B. Cadence that keeps relationships warm

  • Weekly: 10-minute Friday pulse to top clients: “What felt smooth? What felt slow? What should we know for next week?”

  • Biweekly: KPI email with short narrative: what changed, why it matters, what we’re doing next.

  • Monthly: Value call—no agenda other than “What’s most important next quarter?”

  • Quarterly: Strategic review with a one-page scorecard (outcomes + relationship metrics) and a “give back” idea (e.g., community initiative, training for their team).

C. CRM fields that track relationship health
Add custom fields so your system reflects what matters:

  • Relational Owner (not just account manager)

  • Trust Score (1–5) based on last 90 days of commitments kept

  • Preferred Communication Channel/Timing

  • Personal Notes (pronounced name, milestones, causes they care about)

  • Referral Potential (names you’ve discussed; last referral date)

  • Symbolic Win Logged? (Yes/No + description)

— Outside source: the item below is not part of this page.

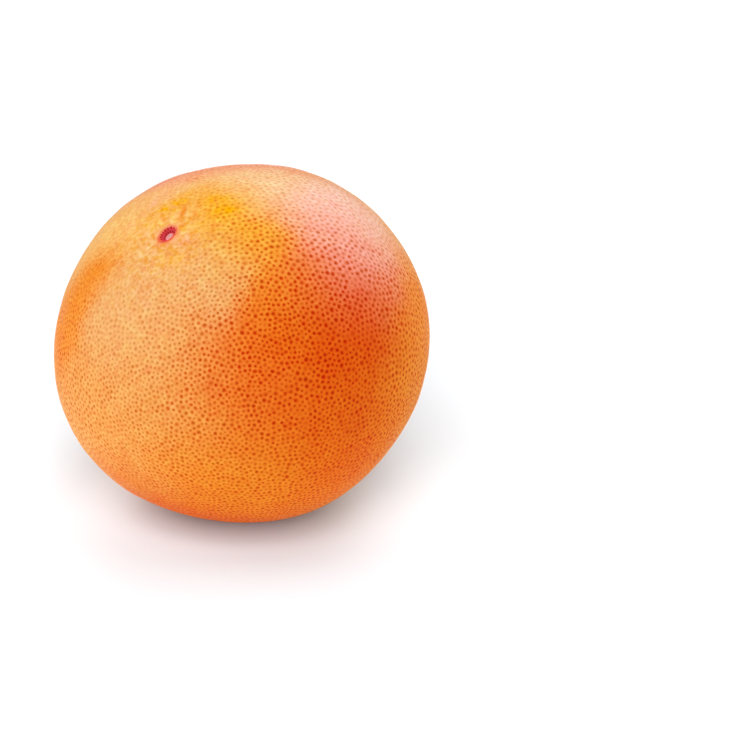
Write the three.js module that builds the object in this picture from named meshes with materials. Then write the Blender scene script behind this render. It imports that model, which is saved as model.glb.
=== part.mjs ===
// A whole pink grapefruit (pomelo), picked, lying on a table on a small flat spot.
// Millimetres, +Z up. The fruit is one grown solid: peel, pith and flesh are not parted.
// Its stem end leans over to -X and -Y, and the fruit bears on a small flat on its underside.
import * as THREE from "three";

// Driving dimensions
const EQUATOR_R = 52.63; // half the width across the cheeks
const POLE_R = 47.71; // half the height from stem end to blossom end
const STEM = new THREE.Vector3(-0.3732, -0.3998, 0.8372).normalize(); // way the stem end points
const LOWEST = new THREE.Vector3(0.138, -2.65, -48.27); // lowest point of the round body, from its middle
const FLAT_DEPTH = 1.1; // how far the underside is pressed flat
// Lopsidedness of the grown body: lobes of 1, 2, 3 ... waves round LOBE_AXIS, [cos, sin] in mm
const LOBE_AXIS = new THREE.Vector3(0.0612, -0.9166, 0.3951).normalize();
const LOBES = [
  [-0.097, 0.184],
  [0.54, -0.428],
  [-0.168, -0.144],
  [-0.097, 0.292],
  [0.187, -0.097],
  [0.14, 0],
];
// Stem end, by distance from its middle along the skin
const BASIN_DEPTH = 0.9,
  BASIN_R = 9.5; // shallow hollow round the stem scar
const RIM_HEIGHT = 0.22,
  RIM_R = 3.1,
  RIM_WIDTH = 0.9; // swollen lip of the scar
const SCAR_DEPTH = 1.25,
  SCAR_FLOOR_R = 1.3,
  SCAR_R = 2.5; // pit that the stalk left
const SCAR_OVAL = 0.13,
  SCAR_TURN = 2; // how much longer one way and narrower the other the pit is, and the bearing of its long way
const CORE_HEIGHT = 0.5,
  CORE_R = 1.08; // button left standing in the middle of the pit
// Furrows (and ridges, with a depth below 0) that run out from the stem end:
// [heading in degrees from the top of the fruit, shift aside, depth, half-width, start, end]
const FURROWS = [
  [21, -1.5, 0.45, 1.2, 3.6, 17],
  [30, 0.1, -0.26, 1.0, 3.6, 12],
  [-23, -1.8, -0.32, 1.0, 3.6, 18],
  [-21, 0.4, 0.22, 1.1, 5.5, 15],
  [-46, -1.4, 0.2, 1.5, 4, 17],
  [52, 0, 0.26, 1.7, 3.6, 14],
  [-96, 0, 0.16, 1.8, 3.8, 12],
  [-140, 0, 0.16, 1.7, 3.8, 11],
  [165, 0, 0.2, 1.8, 3.6, 12],
  [112, 0.6, -0.14, 1.1, 3.8, 13],
  [92, 0, 0.2, 1.5, 3.6, 13],
];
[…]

D. Fearless follow-through

  • Set public deadlines in your emails (“I’ll update you by 4 p.m.”). Calendar them immediately.

  • Use a Promise Tracker visible to your team. If a due date slips, the owner triggers an immediate heads-up plus a revised plan.

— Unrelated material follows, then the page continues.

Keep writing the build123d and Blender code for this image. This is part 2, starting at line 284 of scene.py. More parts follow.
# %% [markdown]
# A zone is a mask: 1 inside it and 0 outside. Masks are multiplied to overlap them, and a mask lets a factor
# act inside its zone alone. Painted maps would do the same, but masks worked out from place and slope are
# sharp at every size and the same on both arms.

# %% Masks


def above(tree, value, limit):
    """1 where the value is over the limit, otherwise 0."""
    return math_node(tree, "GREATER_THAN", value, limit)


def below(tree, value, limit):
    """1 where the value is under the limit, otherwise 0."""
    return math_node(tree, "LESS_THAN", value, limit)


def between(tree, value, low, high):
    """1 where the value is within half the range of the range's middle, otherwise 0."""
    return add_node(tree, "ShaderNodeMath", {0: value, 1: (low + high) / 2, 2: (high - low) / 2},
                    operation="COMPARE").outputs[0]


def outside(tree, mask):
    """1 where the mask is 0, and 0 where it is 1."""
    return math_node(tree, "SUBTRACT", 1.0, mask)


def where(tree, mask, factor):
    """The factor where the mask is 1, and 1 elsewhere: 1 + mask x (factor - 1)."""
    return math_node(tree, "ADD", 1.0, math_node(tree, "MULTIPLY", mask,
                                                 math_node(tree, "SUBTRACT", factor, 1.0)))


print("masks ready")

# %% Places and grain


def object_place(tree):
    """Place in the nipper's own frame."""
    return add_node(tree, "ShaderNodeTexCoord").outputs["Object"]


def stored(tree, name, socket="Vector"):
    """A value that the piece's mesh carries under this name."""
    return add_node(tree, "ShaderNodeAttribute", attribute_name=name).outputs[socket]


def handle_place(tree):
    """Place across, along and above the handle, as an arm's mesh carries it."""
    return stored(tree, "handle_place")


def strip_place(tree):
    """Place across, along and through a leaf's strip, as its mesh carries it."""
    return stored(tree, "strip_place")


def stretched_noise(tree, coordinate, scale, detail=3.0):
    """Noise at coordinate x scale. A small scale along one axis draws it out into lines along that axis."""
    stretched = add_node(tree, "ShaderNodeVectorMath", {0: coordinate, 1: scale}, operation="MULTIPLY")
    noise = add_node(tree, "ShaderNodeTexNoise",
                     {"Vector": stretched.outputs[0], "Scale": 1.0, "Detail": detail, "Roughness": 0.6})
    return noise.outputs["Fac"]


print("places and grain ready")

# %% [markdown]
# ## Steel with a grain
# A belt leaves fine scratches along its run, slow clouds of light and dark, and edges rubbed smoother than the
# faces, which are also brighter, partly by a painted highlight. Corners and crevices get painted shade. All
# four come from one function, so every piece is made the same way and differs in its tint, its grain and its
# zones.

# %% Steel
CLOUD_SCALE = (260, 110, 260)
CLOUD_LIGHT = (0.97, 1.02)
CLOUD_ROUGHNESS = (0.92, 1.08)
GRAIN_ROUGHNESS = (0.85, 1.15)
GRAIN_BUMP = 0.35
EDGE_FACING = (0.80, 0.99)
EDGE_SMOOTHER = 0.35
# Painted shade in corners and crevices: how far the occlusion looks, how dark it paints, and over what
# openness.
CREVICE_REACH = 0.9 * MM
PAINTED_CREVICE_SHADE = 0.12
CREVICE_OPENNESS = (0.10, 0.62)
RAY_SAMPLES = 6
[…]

  • After any incident, send a one-page recap: timeline, root cause, corrective action, and how we’ll prevent repeats. Archive these where future teammates can learn.

E. Rituals that scale warmth without faking it

  • Record a 30-second Loom or voice note after key updates. Seeing your face/hearing your tone builds connection that text can’t.

  • Celebrate client wins publicly (with permission). Tag partners, share credit widely, and call out the quiet contributors.

The takeaway: Relationships that outlast deals aren’t mystical. They are systematic, scheduled, and sincere. Do what you said, say what you mean, tell the truth early, and design every interaction for dignity. If you do that long enough, referrals become the most predictable part of your business—because people trust their friends with people who can be trusted.